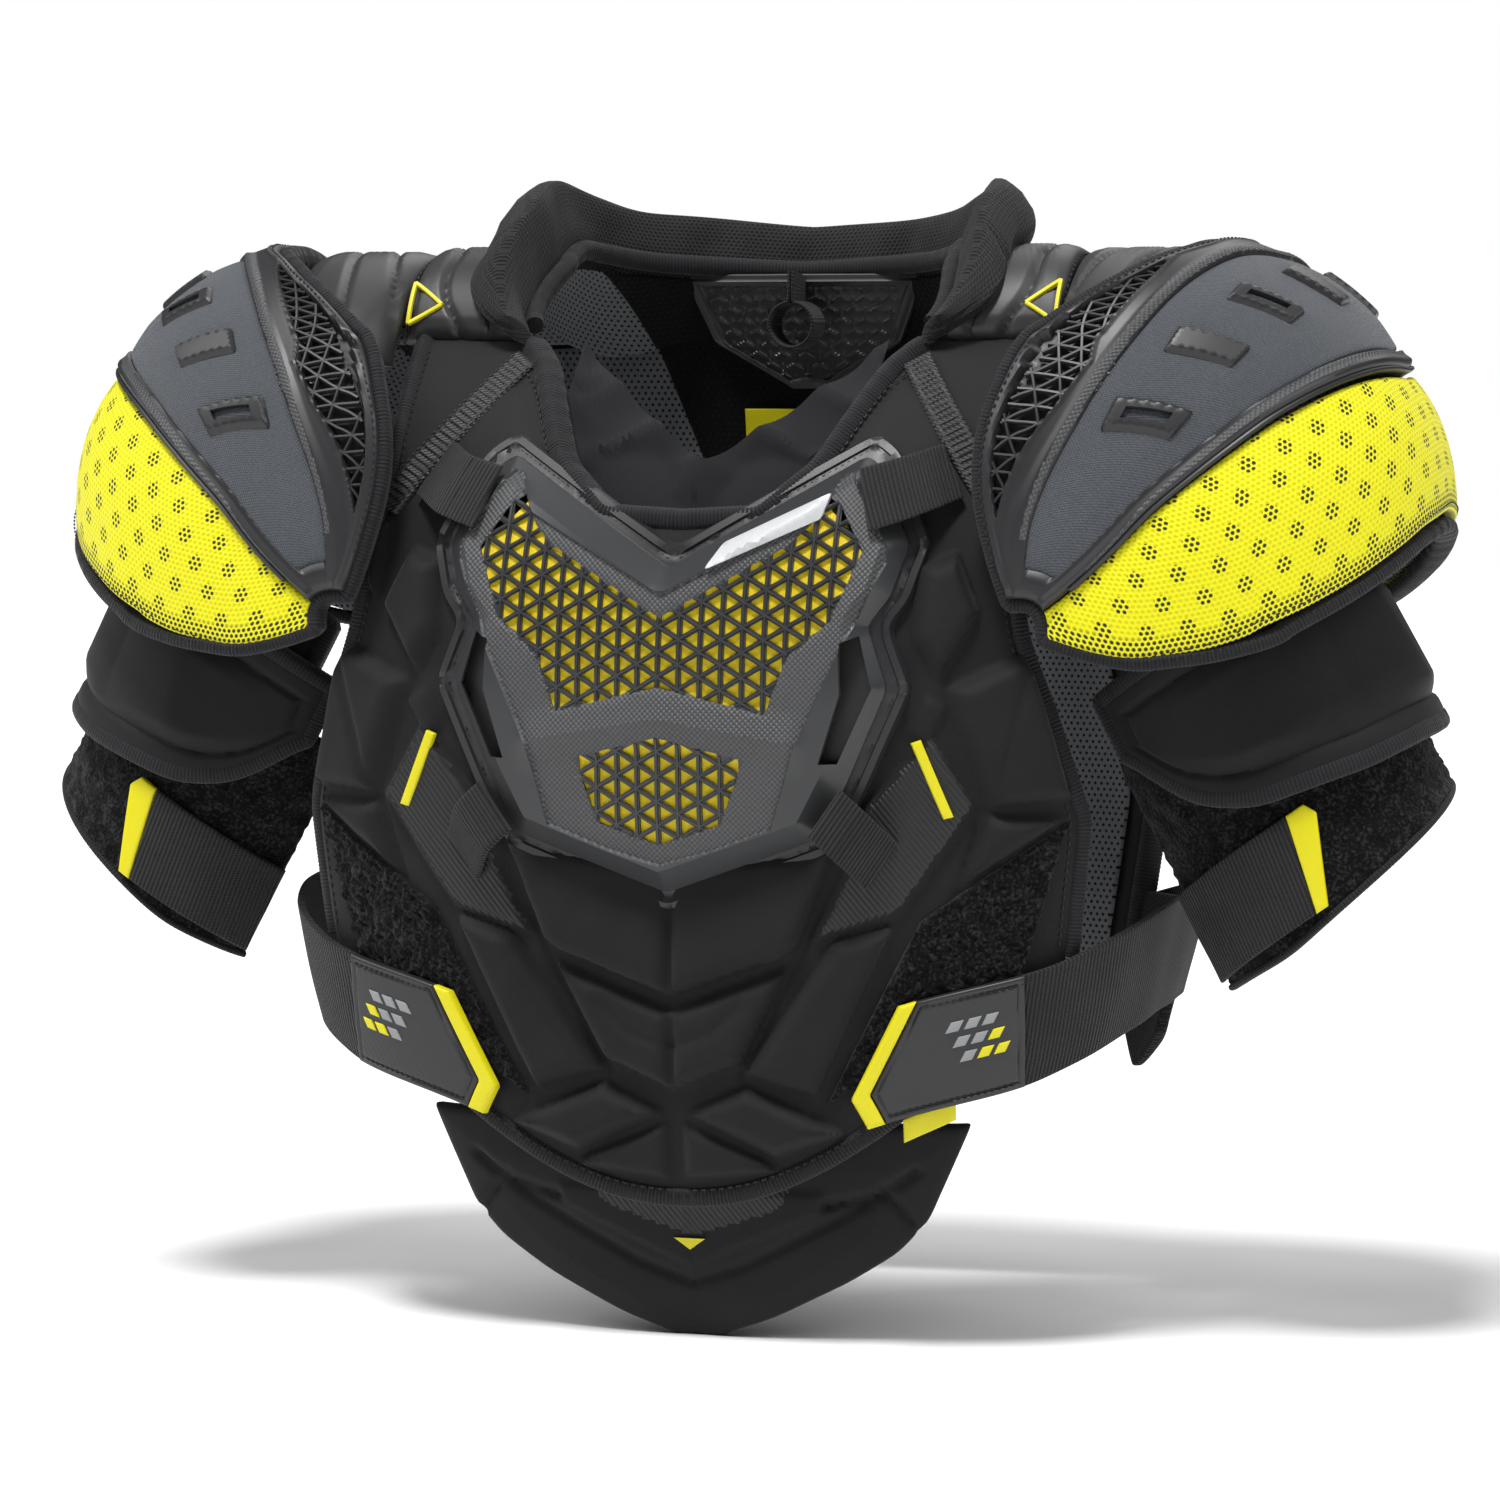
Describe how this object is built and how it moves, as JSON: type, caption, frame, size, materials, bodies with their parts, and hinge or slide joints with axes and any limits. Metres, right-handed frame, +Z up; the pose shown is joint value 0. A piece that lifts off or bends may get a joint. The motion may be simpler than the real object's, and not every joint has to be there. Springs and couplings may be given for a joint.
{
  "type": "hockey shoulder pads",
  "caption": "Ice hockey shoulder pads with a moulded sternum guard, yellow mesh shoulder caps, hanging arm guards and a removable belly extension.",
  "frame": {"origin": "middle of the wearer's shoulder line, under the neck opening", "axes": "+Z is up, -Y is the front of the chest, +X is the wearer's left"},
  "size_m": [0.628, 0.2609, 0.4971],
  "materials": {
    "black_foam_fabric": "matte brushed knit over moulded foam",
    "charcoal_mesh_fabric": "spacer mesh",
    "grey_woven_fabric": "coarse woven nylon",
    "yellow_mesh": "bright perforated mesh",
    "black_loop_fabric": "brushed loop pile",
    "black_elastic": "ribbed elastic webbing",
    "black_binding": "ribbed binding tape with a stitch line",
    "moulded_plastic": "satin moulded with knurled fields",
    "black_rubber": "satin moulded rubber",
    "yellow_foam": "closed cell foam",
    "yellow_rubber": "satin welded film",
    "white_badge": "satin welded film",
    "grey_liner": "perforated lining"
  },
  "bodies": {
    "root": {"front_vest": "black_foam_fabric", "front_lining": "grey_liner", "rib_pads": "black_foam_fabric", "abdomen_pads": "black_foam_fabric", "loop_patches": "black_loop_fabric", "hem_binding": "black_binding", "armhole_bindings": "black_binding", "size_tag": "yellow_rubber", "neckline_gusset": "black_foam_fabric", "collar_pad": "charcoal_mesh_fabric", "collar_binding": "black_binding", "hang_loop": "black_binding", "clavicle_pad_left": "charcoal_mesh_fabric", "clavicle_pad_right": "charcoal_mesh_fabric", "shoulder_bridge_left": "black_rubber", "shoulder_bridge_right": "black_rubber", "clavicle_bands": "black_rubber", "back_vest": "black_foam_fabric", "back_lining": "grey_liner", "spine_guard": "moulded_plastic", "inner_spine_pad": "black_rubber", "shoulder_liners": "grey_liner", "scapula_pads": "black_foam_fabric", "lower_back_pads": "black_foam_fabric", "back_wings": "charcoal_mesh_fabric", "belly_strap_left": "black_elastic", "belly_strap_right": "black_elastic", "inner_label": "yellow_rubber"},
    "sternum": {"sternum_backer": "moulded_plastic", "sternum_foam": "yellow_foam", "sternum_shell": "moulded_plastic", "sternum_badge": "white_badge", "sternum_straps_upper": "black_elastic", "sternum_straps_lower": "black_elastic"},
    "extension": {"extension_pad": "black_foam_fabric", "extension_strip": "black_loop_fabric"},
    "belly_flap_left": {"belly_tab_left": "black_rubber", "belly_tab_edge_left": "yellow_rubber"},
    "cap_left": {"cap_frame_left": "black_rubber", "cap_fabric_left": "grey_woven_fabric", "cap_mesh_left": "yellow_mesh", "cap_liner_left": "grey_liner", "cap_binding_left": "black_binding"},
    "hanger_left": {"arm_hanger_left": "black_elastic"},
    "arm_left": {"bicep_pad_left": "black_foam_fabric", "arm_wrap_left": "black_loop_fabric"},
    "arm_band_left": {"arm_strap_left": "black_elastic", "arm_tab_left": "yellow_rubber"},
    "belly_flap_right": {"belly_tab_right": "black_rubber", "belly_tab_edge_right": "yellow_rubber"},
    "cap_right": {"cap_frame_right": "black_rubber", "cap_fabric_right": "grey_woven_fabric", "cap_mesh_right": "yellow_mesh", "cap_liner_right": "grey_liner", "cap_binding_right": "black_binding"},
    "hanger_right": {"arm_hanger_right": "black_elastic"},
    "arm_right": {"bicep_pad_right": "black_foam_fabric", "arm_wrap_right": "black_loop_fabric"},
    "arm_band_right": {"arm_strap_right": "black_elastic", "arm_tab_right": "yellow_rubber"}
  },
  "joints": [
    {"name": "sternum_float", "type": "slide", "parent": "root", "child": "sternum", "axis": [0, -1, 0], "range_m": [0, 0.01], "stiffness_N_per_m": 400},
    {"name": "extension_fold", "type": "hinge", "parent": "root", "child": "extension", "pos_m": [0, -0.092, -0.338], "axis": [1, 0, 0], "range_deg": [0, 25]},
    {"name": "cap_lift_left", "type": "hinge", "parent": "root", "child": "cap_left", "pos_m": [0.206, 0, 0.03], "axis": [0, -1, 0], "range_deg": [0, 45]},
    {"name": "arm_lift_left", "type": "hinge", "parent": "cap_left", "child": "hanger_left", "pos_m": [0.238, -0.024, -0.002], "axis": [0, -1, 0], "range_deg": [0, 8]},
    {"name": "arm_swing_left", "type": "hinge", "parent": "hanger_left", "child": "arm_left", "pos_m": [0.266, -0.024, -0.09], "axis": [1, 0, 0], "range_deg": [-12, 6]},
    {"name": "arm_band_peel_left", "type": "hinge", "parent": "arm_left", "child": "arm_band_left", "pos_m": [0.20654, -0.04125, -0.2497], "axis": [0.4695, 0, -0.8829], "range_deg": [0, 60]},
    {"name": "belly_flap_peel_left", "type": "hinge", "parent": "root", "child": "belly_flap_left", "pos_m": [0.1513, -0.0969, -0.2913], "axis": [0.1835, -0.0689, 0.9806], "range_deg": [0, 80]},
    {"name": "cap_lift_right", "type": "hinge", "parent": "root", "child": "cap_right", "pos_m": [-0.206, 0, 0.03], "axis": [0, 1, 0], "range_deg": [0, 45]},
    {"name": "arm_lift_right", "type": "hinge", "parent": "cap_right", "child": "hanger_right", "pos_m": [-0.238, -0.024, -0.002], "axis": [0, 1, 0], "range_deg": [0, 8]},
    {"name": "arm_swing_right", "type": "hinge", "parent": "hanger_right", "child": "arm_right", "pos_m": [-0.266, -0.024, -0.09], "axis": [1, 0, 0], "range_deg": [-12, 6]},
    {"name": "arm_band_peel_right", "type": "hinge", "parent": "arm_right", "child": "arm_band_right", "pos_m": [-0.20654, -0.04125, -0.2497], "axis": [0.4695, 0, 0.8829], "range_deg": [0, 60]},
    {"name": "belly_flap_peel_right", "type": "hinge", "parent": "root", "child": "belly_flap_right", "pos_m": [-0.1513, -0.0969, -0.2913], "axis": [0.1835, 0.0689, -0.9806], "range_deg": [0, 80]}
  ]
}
=======
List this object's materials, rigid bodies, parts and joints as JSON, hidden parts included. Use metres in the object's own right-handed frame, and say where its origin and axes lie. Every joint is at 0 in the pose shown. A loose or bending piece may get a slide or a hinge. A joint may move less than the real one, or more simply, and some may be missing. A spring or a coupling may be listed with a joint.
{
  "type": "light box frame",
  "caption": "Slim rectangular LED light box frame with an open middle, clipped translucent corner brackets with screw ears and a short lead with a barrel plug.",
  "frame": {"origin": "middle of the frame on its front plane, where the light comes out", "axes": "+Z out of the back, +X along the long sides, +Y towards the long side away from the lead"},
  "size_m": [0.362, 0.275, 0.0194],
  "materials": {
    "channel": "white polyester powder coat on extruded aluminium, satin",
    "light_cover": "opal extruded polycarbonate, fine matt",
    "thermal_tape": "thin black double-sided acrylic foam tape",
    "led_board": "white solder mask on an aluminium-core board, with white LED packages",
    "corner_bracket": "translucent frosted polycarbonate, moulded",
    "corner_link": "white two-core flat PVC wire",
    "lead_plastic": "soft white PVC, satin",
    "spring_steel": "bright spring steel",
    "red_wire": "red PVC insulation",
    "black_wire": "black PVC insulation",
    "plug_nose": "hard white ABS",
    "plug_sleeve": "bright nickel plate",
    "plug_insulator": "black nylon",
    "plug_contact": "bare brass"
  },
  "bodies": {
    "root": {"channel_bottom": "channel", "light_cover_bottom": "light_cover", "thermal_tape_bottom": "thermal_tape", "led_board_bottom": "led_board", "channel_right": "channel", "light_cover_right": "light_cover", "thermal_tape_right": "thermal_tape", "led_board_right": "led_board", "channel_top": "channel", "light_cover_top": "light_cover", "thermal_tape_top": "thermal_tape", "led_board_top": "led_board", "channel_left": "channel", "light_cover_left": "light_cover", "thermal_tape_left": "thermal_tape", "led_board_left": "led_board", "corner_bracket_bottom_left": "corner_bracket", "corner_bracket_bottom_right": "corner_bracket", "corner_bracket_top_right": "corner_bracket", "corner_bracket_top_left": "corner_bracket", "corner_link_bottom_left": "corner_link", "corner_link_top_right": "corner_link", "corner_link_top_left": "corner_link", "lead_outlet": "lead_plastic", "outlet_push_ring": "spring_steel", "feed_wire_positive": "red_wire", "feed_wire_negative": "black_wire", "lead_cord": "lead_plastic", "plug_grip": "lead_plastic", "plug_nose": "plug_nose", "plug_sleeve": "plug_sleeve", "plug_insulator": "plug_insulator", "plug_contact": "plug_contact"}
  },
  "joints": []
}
=======
## Job:
Copy each line from the records above that includes the string "this".

## Answer for the task:
Describe how this object is built and how it moves, as JSON: type, caption, frame, size, materials, bodies with their parts, and hinge or slide joints with axes and any limits. Metres, right-handed frame, +Z up; the pose shown is joint value 0. A piece that lifts off or bends may get a joint. The motion may be simpler than the real object's, and not every joint has to be there. Springs and couplings may be given for a joint.
List this object's materials, rigid bodies, parts and joints as JSON, hidden parts included. Use metres in the object's own right-handed frame, and say where its origin and axes lie. Every joint is at 0 in the pose shown. A loose or bending piece may get a slide or a hinge. A joint may move less than the real one, or more simply, and some may be missing. A spring or a coupling may be listed with a joint.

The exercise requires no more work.